Continua a salire il numero di civili uccisi nelle regioni costiere siriane dalle milizie filogovernative agli ordini dell’autoproclamato presidente Ahmad Sharaa, conosciuto anche con il nome di guerra Al Jolani. Stando ai numeri forniti dall’Osservatorio nazionale per i diritti umani in Siria, con sede nel Regno Unito, a partire dallo scorso giovedì, giorno di inizio degli scontri nella provincia costiera di Latakia, il numero totale di morti sarebbe salito a 524, di cui quasi una metà membri delle forze di sicurezza e uomini fedeli al vecchio regime. Secondo la stessa organizzazione quello in corso sarebbe il peggior attacco dalla fine della dittatura di Bashar al Assad, portato avanti con operazioni di rastrellamento e scontri. Le autorità siriane hanno arrestato anche Ibrahim Houayia, alto ufficiale militare, accusato dell’assassinio di diversi oppositori di Assad.
La minoranza alawita
Le vittime, in particolare, rientrerebbero nella minoranza alawita, una setta religiosa di derivazione islamica sciita di cui fanno parte lo stesso ex dittatore Assad e i suoi collaboratori.
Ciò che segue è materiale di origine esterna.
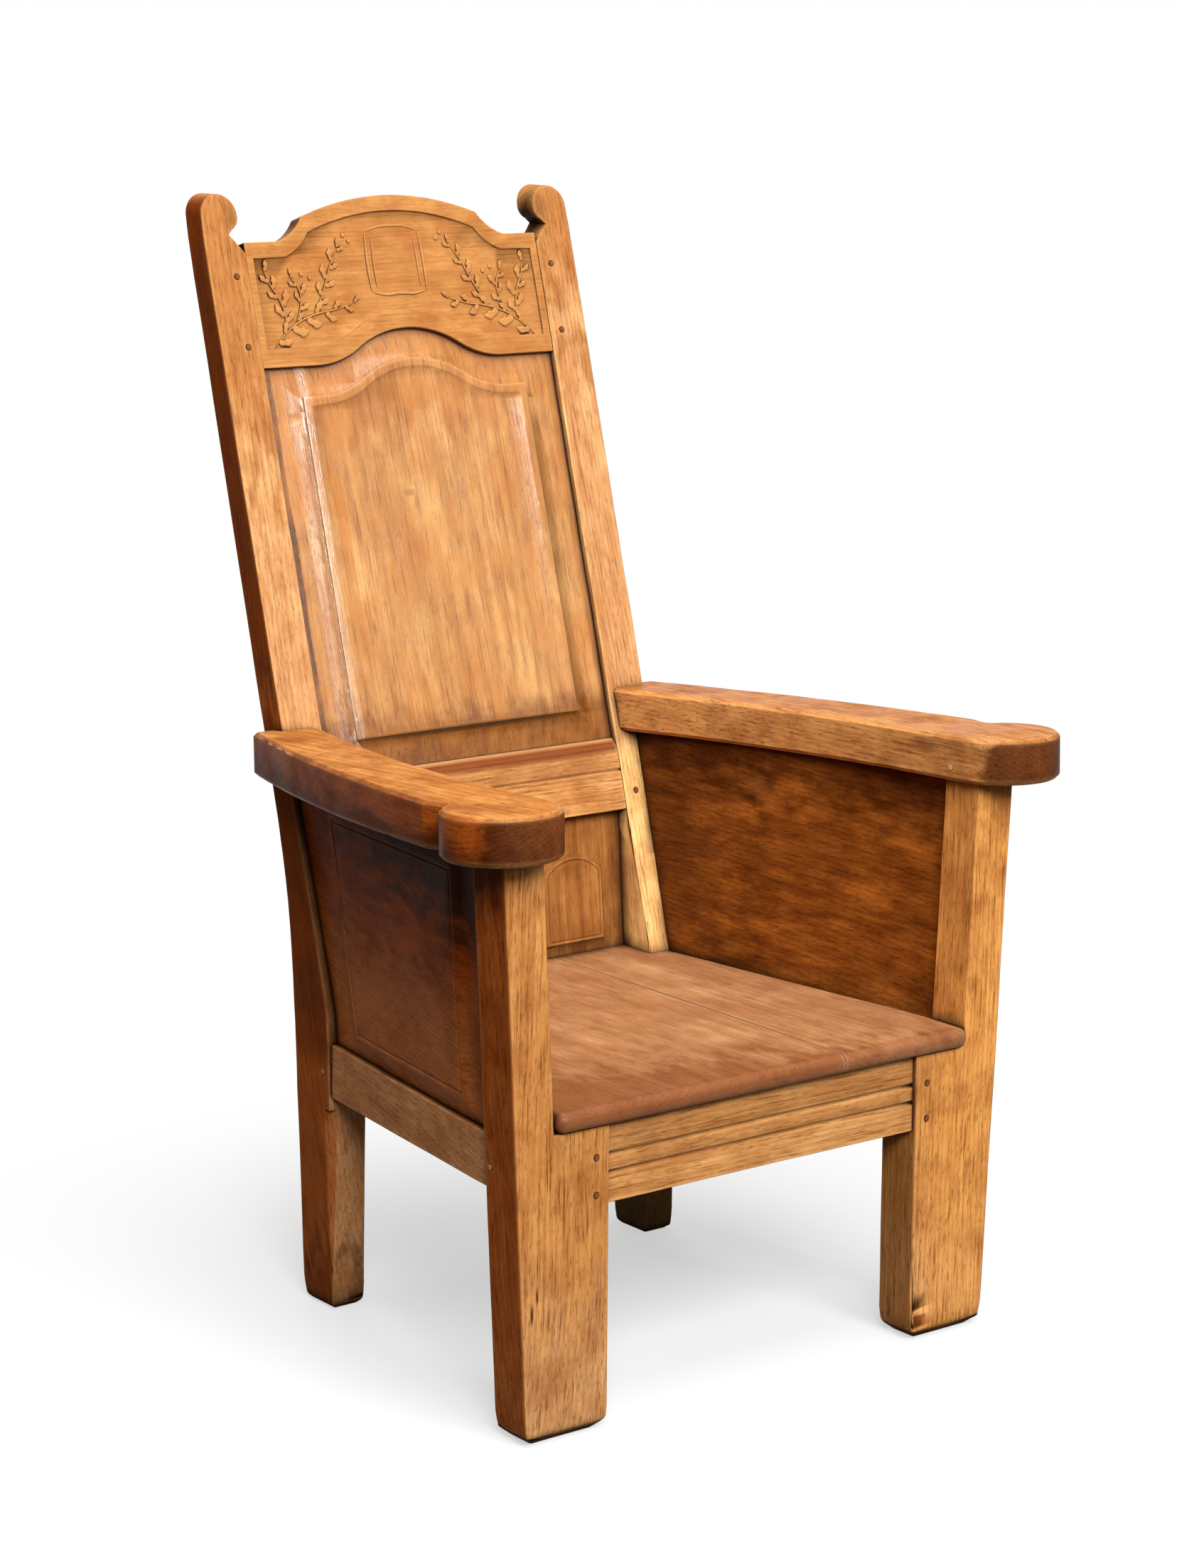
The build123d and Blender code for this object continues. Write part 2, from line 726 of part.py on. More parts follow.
def lower_tongue(grow):
    """The right lower panel's edge all round, or the grooves for it when it is grown."""
    reach = groove_depth - panel_play + grow * panel_play / fit
    face = rectangle(
        (muntin_width / 2 - reach, back_clear_half + reach),
        (-reach, up_lower_back(mid_rail_bottom) + reach),
    )
    return set_back(face, -grow, tongue_thickness + 2 * grow, lower_plane)


def lower_back_panel():
    """The right lower panel, with a round-headed raised field."""
    middle = (muntin_width / 2 + back_clear_half) / 2
    half = lower_field_width / 2
    foot = lower_field_foot
    crown = up_lower_back(mid_rail_bottom) - lower_field_head
    spring = crown - lower_field_crown
    sides = Polyline((-half, spring), (-half, foot), (half, foot), (half, spring))
    head = ThreePointArc((half, spring), (0, crown), (-half, spring))
    field = Pos(middle, 0) * make_face(sides + head)
    plate = extrude(lower_plane * field, amount=lower_field_rise, taper=lower_field_slope)
    return lower_tongue(0) + plate


def side_opening(grow):
    """The opening of a side frame seen from the side, widened into its grooves."""
    run = math.cos(splay)
    fall = side_rail_fall / seat_depth / run
    front = front_post_depth - grow
    low_front = side_rail_top + fall * grow - grow
    back_low_z = side_rail_top - fall * (seat_depth - front_post_depth)
    back_low = (leg_face(back_low_z) + grow, back_low_z - grow)
    back_seat = (seat_depth + grow, seat_height)
    back_high_z = arm_under(arm_meets_back) + grow
    return [
        (front, low_front),
        back_low,
        back_seat,
        (back_face(back_high_z) + grow, back_high_z),
        (front, arm_under(front) + grow),
    ]


def side_tongue(grow):
    """The right side panel's edge all round, or its grooves when it is grown."""
    reach = groove_depth - panel_play + grow * panel_play / fit
    inside = panel_plane.offset(grow + tongue_thickness - side_panel_thickness)
    slab = extrude(inside * Rectangle(far, far), amount=-tongue_thickness - 2 * grow)
    return slab & through_x(polygon(*side_opening(reach)), 0, far)


def side_field_face(extra):
    """The outline of a side panel's raised field, on the panel's own plane."""
    length = (seat_depth - front_post_depth) / math.cos(splay)
    fall = side_rail_fall / seat_depth
    start = side_margin_end - extra
    end = length - side_margin_end + extra
    rise = arm_under(front_post_depth) - side_rail_top
    low = side_margin_foot - extra
    high = rise - side_margin_head + extra
    lean = (high - low) * side_field_lean
    return polygon(
        (start, low - fall * start),
        (end, low - fall * end),
        (end + lean, high - arm_fall * end),
        (start, high - arm_fall * start),
    )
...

Gli alawiti assunsero un ruolo sempre più importante in Siria in seguito alla presa del potere, a partire dal 1970, di Hafiz al-Assad. «Daremo la caccia ai residui del regime di al-Assad e li porterò a processo» è stata la dichiarazione d’intenti del presidente ad interim siriano, al-Sharaa, il quale ha ribadito che le operazioni militari proseguiranno fino alla completa eliminazione delle forze lealiste.
La fuga dei rifugiati
L’avanzata delle truppe di al-Sharaa nella regione costiera a pochi chilometri dalla città di Homs, oltre che l’intensificarsi della violenza nell’area, starebbe portando molti siriani ad abbandonare le loro case in direzione del vicino Libano. Come riferisce il deputato libanese Saji Atiyah, la principale destinazione dei rifugiati, in prevalenza alawiti, è la provincia settentrionale di Akkar. Una situazione che alla lunga potrebbe complicare le già gravi condizioni nel Paese.
Le reazioni
L’inviato speciale delle Nazioni Unite per la Siria, Geir Pedersen, ha dichiarato di essere «profondamente allarmato» per gli scontri in atto e soprattutto per il gran numero di vittime civili. La Croce Rossa internazionale, in un post su X, ha invitato le parti a garantire «un accesso senza ostacoli ai soccorsi e a proteggere i centri medici. I soccorritori e gli operatori umanitari «devono avere un accesso sicuro per fornire assistenza medica e trasportare i feriti e i morti». L’escalation ha scosso anche i Paesi vicini. La Lega Araba ha condannato gli attacchi in corso, anche se ha ribadito che qualsiasi interferenza esterna potrebbe esacerbare la guerra civile. L’organizzazione ha ribadito il suo sostegno per una Siria unita e sovrana. Voci più critiche sono arrivate invece da Arabia Saudita e Israele.